Wear protection of light alloys using low friction coatings
Traditionally, machine components have been made of carbon steel or cast iron. However the trend in industry is to substitute these traditional materials for components made of lighter materials, typically aluminium, titanium and magnesium alloys to reduce weight. This phenomena is most pronounced in the automotive industry to reduce fuel consumption and increase speed. A problem with these light metal alloys is that although they are tough materials they exhibit poor tribological performance because of their low hardness and stiffness as well as a tendency to stick to the countersurface. This results in excessive plastic deformation, abrasive and adhesive wear (galling) and consequently high friction.
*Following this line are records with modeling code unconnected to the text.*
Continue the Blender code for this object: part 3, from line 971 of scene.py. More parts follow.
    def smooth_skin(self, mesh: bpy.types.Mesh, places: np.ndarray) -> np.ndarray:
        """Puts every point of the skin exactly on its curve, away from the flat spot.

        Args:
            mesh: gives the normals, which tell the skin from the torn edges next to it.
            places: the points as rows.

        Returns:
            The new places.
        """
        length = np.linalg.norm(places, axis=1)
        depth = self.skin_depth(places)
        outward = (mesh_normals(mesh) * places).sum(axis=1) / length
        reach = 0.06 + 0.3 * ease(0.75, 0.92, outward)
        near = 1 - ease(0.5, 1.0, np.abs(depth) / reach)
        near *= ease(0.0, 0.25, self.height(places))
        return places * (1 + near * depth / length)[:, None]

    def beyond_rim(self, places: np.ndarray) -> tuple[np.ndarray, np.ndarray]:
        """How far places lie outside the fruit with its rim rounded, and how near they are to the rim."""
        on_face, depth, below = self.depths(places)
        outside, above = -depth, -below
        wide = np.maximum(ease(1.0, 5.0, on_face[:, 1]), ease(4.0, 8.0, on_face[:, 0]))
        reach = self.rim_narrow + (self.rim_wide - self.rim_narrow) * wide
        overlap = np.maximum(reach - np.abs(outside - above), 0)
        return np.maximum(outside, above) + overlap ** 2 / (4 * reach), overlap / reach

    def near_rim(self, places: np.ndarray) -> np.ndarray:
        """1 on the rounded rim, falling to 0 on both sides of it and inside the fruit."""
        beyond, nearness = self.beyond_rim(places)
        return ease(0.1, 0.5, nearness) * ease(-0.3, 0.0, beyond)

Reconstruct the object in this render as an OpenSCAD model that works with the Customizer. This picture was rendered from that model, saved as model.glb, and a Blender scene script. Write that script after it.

Excessive galling will eventually cause sliding components to seize. By coating the sliding parts with a low friction coating the light alloy surface is protected from wear and the friction is reduced lowering energy losses and improving efficiency.
Examples of the best wear resistant, low friction coatings are Graphit-iC, MoST and Dymon-iC.
These new low friction coatings offer many advantages over previous low friction coatings because of their good adhesion, hardness, wear resistance and load-bearing capability. The low friction coatings also have many advantages over conventional hard coatings because of their low friction and lubricating properties.
As a result of these tribological properties, these low friction coatings are currently in use in a wide range of applications including cutting and forming tools. The low friction coatings have also been shown to have considerable potential in heavily loaded applications, such as gears and engine parts where coatings have previously found little or no success.